▸ **EXERCISE**:
Within the data that follows, set down exactly the lines from the one containing "loop.append(bm.verts.new(NUT_PLACE @ (place" through the one containing "cad_parts[node].hide_render = cad_parts[node].hide_viewport", both ends included.

▸ **INPUT RECORDS**:
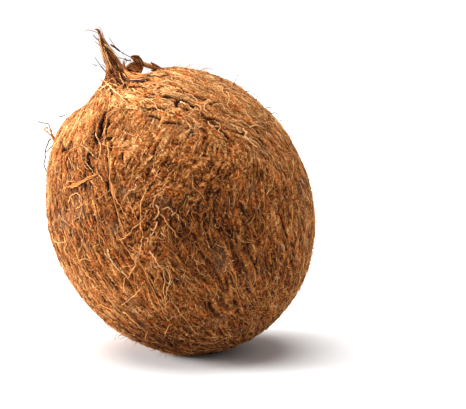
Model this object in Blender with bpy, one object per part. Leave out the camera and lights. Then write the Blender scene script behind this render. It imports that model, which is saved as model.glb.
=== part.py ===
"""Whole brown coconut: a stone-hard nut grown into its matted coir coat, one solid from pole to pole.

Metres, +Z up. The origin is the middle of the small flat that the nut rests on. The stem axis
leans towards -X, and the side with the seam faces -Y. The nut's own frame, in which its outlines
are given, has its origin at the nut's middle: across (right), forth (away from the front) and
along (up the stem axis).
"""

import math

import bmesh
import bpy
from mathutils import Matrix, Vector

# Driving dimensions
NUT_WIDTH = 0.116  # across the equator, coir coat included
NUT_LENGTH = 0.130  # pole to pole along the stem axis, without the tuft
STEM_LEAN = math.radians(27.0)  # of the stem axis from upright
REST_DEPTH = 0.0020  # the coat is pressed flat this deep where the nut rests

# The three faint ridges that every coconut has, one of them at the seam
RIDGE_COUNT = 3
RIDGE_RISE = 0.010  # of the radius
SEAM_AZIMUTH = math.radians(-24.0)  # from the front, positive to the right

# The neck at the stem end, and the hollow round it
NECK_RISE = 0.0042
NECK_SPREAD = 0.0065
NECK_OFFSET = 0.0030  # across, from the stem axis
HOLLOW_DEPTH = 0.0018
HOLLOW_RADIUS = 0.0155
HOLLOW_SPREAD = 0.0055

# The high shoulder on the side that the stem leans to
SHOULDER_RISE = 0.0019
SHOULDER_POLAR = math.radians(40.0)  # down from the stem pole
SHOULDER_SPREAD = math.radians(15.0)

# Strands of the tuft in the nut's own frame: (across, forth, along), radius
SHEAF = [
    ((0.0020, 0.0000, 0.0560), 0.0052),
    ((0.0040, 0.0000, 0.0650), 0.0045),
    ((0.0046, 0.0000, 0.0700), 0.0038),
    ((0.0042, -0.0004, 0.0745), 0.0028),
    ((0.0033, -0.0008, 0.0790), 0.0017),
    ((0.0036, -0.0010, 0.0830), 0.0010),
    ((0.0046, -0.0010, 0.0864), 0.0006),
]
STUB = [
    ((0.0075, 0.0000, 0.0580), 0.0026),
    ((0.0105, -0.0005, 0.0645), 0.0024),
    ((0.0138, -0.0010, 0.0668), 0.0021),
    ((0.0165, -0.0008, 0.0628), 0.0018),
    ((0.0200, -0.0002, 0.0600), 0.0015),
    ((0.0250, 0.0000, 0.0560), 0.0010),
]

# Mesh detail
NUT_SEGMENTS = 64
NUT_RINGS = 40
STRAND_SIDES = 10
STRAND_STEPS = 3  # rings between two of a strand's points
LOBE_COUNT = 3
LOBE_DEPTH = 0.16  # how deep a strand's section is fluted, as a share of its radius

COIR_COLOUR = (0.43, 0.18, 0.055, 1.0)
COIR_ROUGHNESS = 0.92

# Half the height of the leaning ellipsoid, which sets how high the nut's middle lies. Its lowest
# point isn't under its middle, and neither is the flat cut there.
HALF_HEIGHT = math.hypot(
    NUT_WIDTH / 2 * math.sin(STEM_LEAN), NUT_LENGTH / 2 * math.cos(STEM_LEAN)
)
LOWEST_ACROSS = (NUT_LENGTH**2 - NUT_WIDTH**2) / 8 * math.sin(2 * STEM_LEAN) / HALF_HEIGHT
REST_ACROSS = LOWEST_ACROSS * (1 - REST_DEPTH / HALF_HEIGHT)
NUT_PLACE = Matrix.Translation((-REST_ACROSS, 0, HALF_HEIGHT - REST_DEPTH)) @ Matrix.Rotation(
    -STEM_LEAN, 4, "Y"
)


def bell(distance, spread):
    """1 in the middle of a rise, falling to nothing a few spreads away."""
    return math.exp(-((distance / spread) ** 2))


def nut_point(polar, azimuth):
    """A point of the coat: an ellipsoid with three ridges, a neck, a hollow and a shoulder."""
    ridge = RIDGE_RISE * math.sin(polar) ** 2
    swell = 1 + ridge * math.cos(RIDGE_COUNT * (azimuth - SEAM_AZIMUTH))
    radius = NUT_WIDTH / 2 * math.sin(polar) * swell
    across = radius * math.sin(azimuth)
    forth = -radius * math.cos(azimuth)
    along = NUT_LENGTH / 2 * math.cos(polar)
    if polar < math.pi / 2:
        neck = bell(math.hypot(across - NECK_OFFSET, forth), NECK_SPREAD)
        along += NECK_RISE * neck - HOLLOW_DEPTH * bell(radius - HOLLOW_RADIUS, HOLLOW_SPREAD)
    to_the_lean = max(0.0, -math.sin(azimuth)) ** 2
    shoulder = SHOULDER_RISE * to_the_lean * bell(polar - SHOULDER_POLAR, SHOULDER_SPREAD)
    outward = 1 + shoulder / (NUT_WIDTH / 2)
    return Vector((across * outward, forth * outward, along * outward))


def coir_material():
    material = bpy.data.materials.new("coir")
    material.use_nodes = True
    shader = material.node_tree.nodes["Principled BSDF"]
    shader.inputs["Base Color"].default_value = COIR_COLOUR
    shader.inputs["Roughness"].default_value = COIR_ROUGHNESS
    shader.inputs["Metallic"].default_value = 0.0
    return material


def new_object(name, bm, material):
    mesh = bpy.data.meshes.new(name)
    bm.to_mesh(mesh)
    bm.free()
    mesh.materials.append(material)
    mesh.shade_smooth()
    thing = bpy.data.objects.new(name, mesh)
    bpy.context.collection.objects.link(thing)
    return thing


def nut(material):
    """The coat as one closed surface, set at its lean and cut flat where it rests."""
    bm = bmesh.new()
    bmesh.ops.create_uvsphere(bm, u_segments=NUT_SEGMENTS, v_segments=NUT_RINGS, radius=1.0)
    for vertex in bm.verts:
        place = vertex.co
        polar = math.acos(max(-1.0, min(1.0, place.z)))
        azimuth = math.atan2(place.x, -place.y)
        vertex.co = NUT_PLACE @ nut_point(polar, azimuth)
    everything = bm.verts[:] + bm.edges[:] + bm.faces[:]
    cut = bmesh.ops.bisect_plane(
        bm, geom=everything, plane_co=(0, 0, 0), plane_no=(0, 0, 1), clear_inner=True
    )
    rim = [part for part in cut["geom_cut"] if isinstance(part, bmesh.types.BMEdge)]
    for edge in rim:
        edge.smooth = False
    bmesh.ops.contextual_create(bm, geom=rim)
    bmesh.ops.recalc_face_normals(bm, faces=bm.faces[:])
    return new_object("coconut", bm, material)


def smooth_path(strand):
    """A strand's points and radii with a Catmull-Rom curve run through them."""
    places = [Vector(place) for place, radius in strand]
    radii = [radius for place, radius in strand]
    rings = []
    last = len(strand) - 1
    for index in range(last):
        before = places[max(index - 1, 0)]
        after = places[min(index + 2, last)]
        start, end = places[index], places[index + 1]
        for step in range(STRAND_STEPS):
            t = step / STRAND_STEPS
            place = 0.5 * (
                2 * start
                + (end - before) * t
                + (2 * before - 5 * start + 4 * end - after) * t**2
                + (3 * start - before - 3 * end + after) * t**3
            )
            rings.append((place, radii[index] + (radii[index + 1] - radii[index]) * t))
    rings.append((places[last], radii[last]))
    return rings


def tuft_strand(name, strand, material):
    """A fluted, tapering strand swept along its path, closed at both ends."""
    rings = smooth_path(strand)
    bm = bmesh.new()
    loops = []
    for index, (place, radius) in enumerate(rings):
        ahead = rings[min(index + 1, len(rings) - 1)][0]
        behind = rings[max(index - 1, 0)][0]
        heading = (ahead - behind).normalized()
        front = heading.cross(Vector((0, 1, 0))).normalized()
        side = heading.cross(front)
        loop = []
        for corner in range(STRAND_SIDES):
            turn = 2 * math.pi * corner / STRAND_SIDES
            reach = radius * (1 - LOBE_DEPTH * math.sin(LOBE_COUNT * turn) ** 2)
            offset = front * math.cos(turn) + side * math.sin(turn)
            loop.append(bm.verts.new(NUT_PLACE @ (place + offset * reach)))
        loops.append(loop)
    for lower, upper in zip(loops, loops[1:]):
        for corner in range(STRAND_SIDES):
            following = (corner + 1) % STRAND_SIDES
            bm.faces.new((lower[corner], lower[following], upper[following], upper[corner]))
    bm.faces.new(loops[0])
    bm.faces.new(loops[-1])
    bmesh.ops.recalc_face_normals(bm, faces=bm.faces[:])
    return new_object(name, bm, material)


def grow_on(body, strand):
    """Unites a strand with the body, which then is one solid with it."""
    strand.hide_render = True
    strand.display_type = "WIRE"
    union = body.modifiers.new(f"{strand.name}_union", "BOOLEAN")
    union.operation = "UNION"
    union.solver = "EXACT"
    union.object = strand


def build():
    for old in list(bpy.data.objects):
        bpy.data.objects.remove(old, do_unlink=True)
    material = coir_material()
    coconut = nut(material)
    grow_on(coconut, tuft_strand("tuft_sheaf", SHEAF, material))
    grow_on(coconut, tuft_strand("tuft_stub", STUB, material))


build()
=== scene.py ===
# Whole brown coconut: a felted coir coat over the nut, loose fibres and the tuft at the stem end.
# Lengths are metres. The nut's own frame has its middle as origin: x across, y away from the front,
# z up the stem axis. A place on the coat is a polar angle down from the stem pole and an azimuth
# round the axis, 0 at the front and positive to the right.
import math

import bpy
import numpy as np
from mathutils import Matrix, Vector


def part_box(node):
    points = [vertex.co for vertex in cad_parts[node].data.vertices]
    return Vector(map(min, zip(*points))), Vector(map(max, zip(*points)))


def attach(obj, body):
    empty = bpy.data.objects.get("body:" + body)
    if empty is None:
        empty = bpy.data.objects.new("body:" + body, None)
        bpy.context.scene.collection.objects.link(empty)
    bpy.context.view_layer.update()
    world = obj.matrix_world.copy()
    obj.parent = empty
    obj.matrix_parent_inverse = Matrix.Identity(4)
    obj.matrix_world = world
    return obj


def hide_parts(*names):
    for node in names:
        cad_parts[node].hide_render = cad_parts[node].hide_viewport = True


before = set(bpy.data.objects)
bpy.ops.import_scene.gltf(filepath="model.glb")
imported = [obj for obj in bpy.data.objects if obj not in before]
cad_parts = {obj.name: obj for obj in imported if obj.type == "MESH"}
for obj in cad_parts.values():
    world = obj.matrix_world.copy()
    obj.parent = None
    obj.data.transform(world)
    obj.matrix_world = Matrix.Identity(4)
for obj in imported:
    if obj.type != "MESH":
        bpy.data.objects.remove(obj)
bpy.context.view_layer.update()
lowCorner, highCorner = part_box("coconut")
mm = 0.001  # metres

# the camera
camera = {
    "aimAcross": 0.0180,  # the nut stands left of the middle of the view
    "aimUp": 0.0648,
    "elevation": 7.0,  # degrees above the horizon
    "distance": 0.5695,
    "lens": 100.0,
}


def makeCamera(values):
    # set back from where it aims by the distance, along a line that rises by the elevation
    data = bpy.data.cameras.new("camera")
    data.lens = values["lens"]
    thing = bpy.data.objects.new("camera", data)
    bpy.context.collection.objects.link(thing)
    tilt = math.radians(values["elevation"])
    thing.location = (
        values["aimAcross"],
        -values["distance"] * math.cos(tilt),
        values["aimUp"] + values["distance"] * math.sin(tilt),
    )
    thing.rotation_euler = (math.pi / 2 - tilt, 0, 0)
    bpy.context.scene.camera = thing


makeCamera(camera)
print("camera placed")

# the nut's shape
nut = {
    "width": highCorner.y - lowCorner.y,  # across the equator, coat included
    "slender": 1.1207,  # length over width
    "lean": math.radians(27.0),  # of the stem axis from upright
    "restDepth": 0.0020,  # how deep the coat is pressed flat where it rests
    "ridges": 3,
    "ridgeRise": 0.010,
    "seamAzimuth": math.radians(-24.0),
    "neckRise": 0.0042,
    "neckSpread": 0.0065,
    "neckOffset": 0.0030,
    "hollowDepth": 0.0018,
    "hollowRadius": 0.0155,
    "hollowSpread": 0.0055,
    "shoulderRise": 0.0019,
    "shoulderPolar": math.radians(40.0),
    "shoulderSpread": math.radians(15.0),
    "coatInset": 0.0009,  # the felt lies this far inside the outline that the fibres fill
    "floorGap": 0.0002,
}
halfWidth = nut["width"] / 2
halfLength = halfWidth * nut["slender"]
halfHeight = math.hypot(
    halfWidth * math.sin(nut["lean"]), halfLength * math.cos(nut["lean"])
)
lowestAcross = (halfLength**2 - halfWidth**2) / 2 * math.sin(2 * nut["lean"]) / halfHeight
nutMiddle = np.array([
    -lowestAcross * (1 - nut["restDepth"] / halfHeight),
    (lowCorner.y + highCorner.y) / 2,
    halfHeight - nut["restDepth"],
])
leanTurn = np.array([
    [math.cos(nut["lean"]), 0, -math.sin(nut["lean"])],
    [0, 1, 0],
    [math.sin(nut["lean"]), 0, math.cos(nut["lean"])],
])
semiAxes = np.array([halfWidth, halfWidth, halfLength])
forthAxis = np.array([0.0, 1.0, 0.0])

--

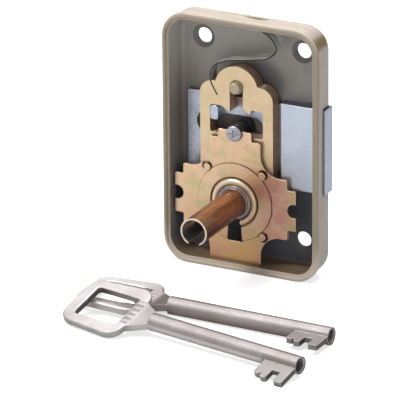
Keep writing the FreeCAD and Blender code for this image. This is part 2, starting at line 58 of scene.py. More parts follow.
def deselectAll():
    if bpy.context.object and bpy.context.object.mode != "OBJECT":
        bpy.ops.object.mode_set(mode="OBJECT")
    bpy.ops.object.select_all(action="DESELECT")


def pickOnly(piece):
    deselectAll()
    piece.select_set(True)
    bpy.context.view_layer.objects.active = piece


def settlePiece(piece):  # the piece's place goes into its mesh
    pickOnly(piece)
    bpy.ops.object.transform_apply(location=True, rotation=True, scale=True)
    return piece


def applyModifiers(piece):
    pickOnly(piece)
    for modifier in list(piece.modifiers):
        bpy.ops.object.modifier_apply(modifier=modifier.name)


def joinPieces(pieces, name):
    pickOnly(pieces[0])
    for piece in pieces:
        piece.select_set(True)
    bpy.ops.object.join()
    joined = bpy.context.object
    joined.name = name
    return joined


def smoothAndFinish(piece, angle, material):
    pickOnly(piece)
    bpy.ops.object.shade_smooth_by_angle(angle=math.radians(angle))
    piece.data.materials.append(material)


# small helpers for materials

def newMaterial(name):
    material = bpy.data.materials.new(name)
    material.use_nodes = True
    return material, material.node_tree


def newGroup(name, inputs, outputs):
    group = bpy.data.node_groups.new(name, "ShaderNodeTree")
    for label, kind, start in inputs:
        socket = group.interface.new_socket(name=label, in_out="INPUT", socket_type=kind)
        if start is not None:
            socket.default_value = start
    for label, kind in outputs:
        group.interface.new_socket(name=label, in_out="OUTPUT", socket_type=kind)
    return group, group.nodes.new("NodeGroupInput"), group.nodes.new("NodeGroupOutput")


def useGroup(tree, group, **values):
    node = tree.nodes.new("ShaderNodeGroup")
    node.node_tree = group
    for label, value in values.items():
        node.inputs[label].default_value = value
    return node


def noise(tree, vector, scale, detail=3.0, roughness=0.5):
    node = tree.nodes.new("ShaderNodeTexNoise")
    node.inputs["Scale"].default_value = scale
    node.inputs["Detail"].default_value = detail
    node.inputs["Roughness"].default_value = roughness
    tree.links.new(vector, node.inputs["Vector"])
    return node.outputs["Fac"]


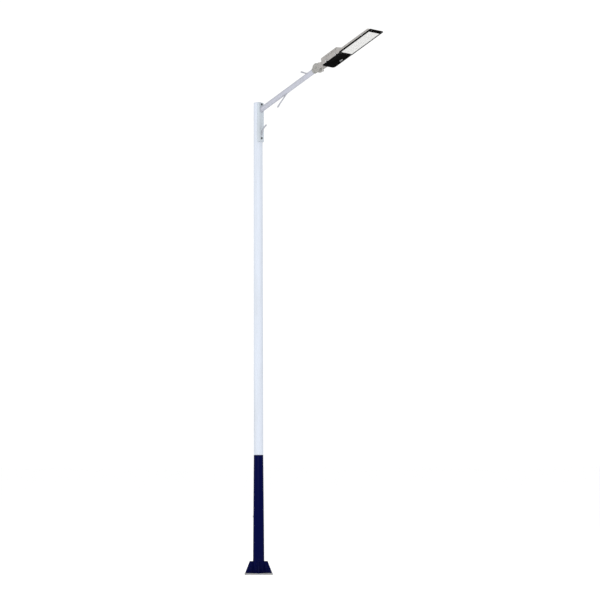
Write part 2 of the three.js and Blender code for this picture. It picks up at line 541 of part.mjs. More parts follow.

▸ **TASK ANSWER**:
            loop.append(bm.verts.new(NUT_PLACE @ (place + offset * reach)))
        loops.append(loop)
    for lower, upper in zip(loops, loops[1:]):
        for corner in range(STRAND_SIDES):
            following = (corner + 1) % STRAND_SIDES
            bm.faces.new((lower[corner], lower[following], upper[following], upper[corner]))
    bm.faces.new(loops[0])
    bm.faces.new(loops[-1])
    bmesh.ops.recalc_face_normals(bm, faces=bm.faces[:])
    return new_object(name, bm, material)


def grow_on(body, strand):
    """Unites a strand with the body, which then is one solid with it."""
    strand.hide_render = True
    strand.display_type = "WIRE"
    union = body.modifiers.new(f"{strand.name}_union", "BOOLEAN")
    union.operation = "UNION"
    union.solver = "EXACT"
    union.object = strand


def build():
    for old in list(bpy.data.objects):
        bpy.data.objects.remove(old, do_unlink=True)
    material = coir_material()
    coconut = nut(material)
    grow_on(coconut, tuft_strand("tuft_sheaf", SHEAF, material))
    grow_on(coconut, tuft_strand("tuft_stub", STUB, material))


build()
=== scene.py ===
# Whole brown coconut: a felted coir coat over the nut, loose fibres and the tuft at the stem end.
# Lengths are metres. The nut's own frame has its middle as origin: x across, y away from the front,
# z up the stem axis. A place on the coat is a polar angle down from the stem pole and an azimuth
# round the axis, 0 at the front and positive to the right.
import math

import bpy
import numpy as np
from mathutils import Matrix, Vector


def part_box(node):
    points = [vertex.co for vertex in cad_parts[node].data.vertices]
    return Vector(map(min, zip(*points))), Vector(map(max, zip(*points)))


def attach(obj, body):
    empty = bpy.data.objects.get("body:" + body)
    if empty is None:
        empty = bpy.data.objects.new("body:" + body, None)
        bpy.context.scene.collection.objects.link(empty)
    bpy.context.view_layer.update()
    world = obj.matrix_world.copy()
    obj.parent = empty
    obj.matrix_parent_inverse = Matrix.Identity(4)
    obj.matrix_world = world
    return obj


def hide_parts(*names):
    for node in names:
        cad_parts[node].hide_render = cad_parts[node].hide_viewport = True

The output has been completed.